— start Data to use —
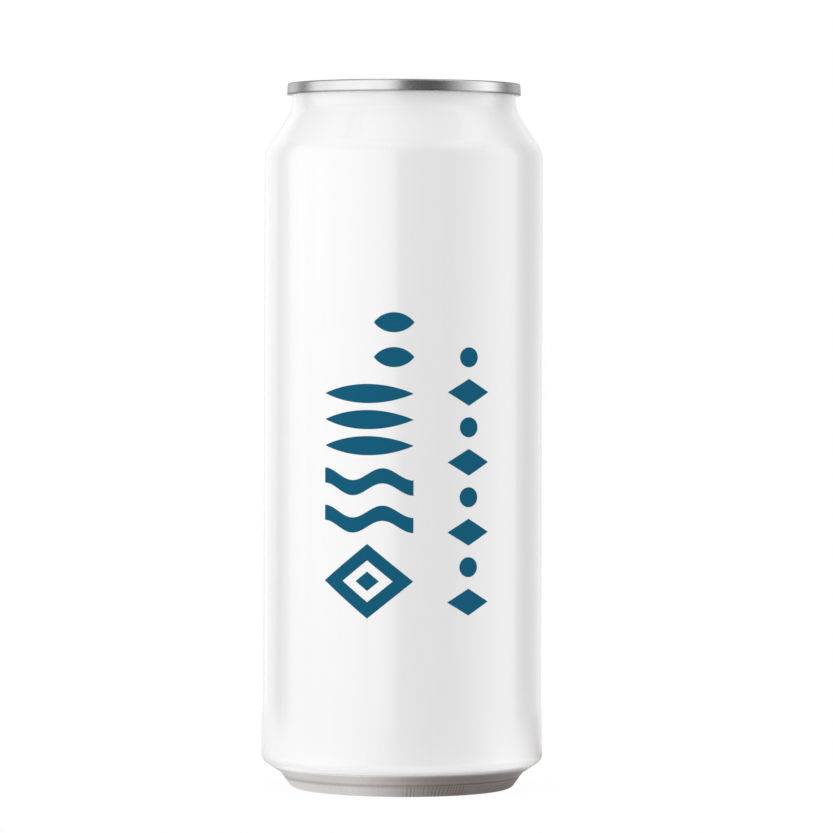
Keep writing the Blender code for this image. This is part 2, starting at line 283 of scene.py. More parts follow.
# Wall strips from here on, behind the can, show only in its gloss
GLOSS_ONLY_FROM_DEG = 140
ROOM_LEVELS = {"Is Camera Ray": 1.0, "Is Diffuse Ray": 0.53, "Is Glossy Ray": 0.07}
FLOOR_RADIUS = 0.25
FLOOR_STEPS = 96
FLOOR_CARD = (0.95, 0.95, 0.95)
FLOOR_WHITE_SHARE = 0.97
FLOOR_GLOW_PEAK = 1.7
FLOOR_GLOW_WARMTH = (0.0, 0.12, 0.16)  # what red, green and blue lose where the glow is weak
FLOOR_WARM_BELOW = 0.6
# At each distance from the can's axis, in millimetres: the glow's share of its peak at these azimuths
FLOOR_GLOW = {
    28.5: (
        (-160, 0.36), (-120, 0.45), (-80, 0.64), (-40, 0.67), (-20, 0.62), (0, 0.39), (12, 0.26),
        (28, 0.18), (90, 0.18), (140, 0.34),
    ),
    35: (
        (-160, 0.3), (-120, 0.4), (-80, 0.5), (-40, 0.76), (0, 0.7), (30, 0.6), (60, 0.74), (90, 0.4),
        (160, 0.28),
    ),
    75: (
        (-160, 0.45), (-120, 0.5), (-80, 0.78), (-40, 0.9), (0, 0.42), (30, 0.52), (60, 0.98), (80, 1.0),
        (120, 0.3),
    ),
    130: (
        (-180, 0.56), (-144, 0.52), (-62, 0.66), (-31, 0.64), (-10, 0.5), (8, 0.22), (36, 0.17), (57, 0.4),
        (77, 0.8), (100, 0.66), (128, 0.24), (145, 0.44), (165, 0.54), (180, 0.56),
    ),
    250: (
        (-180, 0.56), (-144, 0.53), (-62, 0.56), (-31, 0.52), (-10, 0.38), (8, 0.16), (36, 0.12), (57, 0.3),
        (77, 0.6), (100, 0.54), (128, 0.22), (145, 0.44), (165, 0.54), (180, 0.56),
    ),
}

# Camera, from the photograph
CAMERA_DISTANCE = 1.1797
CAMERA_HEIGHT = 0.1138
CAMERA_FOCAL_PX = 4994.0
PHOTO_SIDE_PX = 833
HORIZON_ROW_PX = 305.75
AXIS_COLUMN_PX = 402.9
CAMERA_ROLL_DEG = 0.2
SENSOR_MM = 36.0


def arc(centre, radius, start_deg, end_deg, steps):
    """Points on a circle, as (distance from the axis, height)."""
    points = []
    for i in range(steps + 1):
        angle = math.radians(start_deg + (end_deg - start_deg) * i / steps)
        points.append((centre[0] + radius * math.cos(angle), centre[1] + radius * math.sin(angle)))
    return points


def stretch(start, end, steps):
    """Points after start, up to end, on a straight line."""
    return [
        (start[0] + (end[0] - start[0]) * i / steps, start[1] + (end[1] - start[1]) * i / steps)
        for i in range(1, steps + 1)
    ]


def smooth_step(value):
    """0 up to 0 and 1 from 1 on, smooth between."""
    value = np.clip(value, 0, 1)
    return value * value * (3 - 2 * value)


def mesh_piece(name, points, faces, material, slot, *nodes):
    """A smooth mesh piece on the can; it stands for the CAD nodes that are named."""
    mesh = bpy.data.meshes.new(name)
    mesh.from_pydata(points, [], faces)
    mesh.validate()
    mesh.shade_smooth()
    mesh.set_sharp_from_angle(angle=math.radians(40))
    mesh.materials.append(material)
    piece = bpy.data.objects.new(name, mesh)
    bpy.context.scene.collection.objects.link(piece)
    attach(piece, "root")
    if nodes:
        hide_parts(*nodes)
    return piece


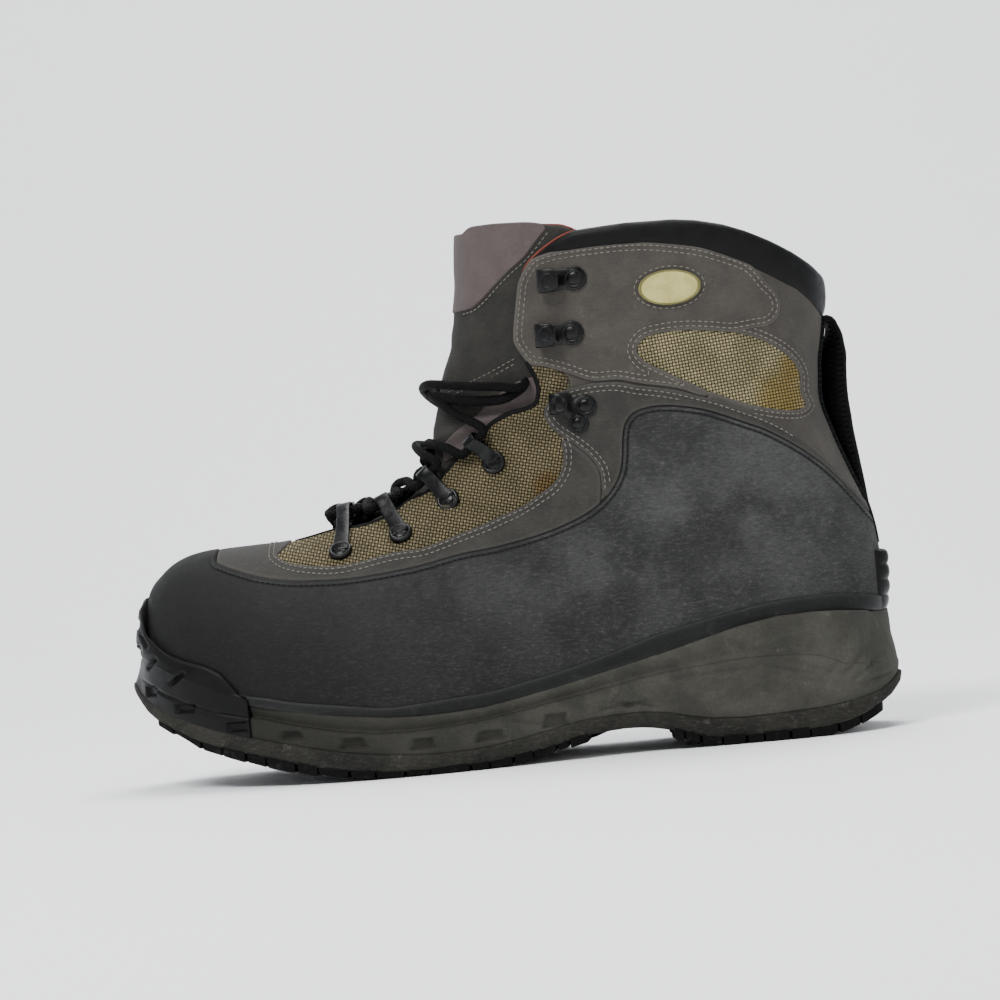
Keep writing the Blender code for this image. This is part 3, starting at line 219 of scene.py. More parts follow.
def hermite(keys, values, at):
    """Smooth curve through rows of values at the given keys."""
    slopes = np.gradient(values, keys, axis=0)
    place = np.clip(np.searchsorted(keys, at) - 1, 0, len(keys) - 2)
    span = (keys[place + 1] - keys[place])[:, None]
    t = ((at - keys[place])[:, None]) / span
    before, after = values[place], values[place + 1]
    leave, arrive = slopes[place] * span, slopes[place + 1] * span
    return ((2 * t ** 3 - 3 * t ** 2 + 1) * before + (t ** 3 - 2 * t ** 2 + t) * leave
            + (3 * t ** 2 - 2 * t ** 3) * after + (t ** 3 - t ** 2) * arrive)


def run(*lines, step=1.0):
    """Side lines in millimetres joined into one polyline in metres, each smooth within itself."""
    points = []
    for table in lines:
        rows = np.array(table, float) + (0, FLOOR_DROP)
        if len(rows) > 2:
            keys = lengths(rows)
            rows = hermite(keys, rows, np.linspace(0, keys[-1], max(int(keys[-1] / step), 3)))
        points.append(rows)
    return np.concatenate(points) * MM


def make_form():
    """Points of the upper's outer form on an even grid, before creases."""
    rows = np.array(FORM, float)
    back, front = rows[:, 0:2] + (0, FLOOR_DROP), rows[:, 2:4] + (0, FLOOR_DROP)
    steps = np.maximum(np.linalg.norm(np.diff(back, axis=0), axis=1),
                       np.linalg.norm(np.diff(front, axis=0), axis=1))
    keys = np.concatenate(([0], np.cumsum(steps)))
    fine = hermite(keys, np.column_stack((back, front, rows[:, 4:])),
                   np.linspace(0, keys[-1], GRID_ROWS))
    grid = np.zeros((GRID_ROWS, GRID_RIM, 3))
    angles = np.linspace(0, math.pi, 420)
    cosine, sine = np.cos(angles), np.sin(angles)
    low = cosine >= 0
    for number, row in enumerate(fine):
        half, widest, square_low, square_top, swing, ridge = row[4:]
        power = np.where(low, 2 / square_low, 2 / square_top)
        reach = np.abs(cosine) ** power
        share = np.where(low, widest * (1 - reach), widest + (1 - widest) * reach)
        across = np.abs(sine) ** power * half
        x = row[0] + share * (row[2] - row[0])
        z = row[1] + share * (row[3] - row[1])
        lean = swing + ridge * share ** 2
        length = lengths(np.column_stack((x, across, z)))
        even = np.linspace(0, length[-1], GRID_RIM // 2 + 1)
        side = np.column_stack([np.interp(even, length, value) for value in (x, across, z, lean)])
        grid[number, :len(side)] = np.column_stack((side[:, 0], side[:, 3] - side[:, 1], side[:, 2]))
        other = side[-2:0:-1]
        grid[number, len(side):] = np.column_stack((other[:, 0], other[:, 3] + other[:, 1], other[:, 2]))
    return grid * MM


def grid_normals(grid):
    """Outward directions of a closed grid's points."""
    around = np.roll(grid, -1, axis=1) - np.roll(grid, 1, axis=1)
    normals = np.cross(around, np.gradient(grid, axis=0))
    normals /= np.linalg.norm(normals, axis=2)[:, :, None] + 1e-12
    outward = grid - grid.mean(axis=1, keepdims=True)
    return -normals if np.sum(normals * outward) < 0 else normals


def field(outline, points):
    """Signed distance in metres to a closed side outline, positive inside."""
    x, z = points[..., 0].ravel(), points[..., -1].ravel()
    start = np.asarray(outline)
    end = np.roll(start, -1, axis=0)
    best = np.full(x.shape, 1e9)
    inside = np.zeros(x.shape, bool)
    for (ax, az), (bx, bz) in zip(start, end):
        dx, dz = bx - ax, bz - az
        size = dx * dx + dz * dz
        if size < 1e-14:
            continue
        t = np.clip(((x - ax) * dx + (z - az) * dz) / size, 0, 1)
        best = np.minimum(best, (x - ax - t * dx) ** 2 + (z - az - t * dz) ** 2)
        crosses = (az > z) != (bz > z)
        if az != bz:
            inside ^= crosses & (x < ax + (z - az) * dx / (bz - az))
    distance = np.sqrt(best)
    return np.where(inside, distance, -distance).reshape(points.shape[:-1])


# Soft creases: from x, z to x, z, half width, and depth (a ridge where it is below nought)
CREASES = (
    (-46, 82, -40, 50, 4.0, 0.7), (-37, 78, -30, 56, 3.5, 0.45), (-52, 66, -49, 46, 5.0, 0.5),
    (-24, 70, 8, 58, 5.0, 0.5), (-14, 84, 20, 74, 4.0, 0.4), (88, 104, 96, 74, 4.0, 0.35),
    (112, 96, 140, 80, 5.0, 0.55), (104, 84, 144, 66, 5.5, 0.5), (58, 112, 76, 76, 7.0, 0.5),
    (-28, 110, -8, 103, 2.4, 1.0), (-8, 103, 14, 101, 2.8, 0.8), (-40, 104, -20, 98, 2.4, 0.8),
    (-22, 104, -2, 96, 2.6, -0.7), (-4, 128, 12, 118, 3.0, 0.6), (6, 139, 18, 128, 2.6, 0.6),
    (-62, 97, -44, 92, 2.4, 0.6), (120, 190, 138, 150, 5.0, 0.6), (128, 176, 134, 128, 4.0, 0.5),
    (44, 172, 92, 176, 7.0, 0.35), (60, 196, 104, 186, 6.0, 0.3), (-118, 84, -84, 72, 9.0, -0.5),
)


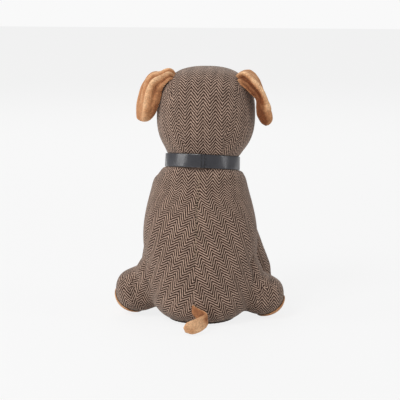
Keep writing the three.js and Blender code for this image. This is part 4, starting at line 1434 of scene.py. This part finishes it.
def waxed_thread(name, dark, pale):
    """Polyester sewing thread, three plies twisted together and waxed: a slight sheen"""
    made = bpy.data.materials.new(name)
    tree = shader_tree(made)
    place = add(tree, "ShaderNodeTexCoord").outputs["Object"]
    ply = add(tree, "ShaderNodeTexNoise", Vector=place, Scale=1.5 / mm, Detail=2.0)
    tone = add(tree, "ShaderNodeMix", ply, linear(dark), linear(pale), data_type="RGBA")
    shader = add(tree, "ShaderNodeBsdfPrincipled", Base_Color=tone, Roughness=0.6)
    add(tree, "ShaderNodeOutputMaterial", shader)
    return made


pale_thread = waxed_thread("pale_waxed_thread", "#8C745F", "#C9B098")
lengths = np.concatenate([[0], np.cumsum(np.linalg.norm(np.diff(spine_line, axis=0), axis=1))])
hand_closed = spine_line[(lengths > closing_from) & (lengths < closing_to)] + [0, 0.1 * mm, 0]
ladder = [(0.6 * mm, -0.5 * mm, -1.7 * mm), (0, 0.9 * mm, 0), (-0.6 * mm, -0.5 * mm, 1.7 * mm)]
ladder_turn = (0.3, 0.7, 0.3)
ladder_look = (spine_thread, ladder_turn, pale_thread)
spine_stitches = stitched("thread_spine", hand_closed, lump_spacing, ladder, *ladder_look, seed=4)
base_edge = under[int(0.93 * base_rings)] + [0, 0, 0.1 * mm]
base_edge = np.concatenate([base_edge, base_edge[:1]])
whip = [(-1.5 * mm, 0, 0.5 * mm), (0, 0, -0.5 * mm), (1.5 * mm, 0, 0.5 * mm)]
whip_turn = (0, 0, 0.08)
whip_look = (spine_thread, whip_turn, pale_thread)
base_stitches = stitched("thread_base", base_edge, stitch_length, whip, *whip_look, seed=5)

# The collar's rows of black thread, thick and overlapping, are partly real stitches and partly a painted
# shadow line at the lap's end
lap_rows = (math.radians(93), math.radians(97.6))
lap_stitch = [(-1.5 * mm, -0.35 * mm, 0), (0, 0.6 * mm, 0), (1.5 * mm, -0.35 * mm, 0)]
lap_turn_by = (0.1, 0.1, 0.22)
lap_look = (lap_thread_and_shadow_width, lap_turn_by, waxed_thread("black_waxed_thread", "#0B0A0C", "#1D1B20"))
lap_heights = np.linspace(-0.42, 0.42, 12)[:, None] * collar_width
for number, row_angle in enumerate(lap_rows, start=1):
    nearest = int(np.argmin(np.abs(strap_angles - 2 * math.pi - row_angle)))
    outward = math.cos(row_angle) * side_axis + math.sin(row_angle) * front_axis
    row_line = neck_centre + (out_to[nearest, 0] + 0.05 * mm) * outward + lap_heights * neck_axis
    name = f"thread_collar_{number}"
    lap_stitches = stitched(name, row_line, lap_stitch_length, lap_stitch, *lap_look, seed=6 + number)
— end Data to use —
▸ What you will do
The lines to extract from the data above begin with the line containing "hide_parts(*nodes)" and end with the line containing "return np.concatenate(points) * MM". Extract them exactly, including both.

▸ Exercise solution
        hide_parts(*nodes)
    return piece


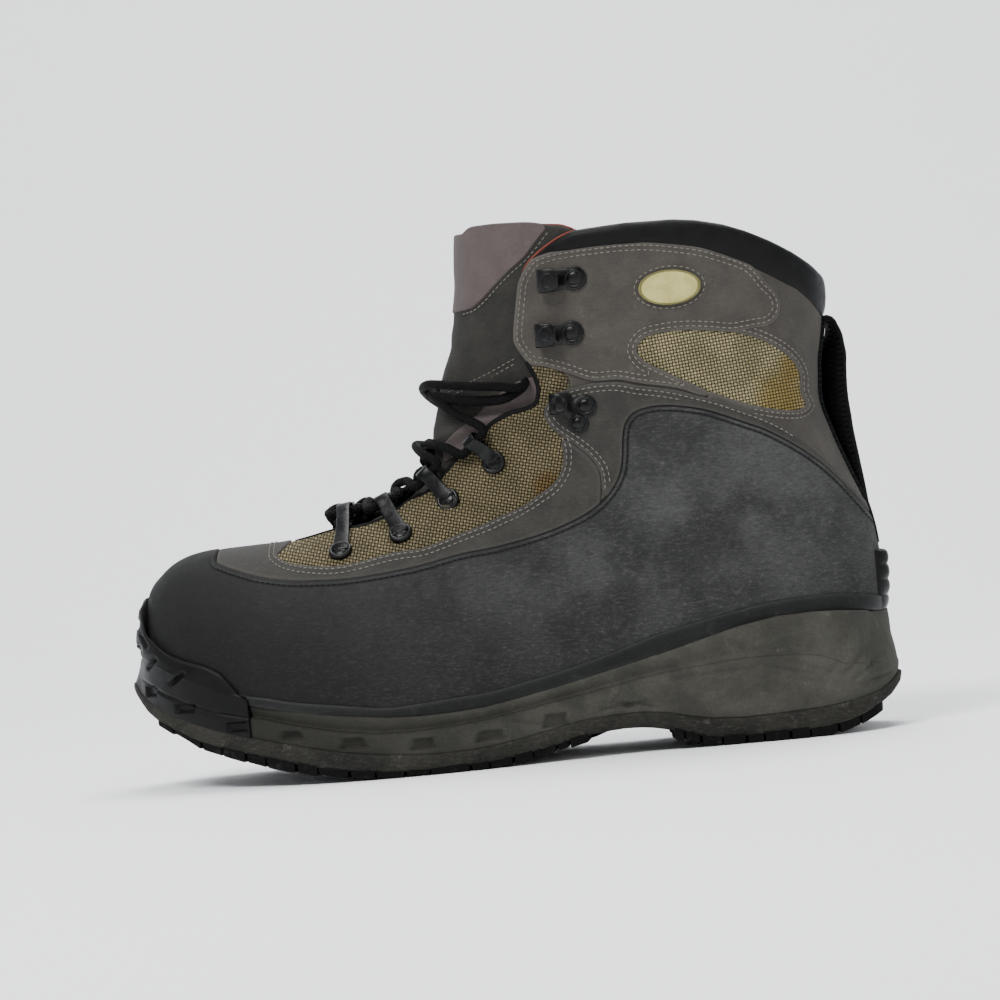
Keep writing the Blender code for this image. This is part 3, starting at line 219 of scene.py. More parts follow.
def hermite(keys, values, at):
    """Smooth curve through rows of values at the given keys."""
    slopes = np.gradient(values, keys, axis=0)
    place = np.clip(np.searchsorted(keys, at) - 1, 0, len(keys) - 2)
    span = (keys[place + 1] - keys[place])[:, None]
    t = ((at - keys[place])[:, None]) / span
    before, after = values[place], values[place + 1]
    leave, arrive = slopes[place] * span, slopes[place + 1] * span
    return ((2 * t ** 3 - 3 * t ** 2 + 1) * before + (t ** 3 - 2 * t ** 2 + t) * leave
            + (3 * t ** 2 - 2 * t ** 3) * after + (t ** 3 - t ** 2) * arrive)


def run(*lines, step=1.0):
    """Side lines in millimetres joined into one polyline in metres, each smooth within itself."""
    points = []
    for table in lines:
        rows = np.array(table, float) + (0, FLOOR_DROP)
        if len(rows) > 2:
            keys = lengths(rows)
            rows = hermite(keys, rows, np.linspace(0, keys[-1], max(int(keys[-1] / step), 3)))
        points.append(rows)
    return np.concatenate(points) * MM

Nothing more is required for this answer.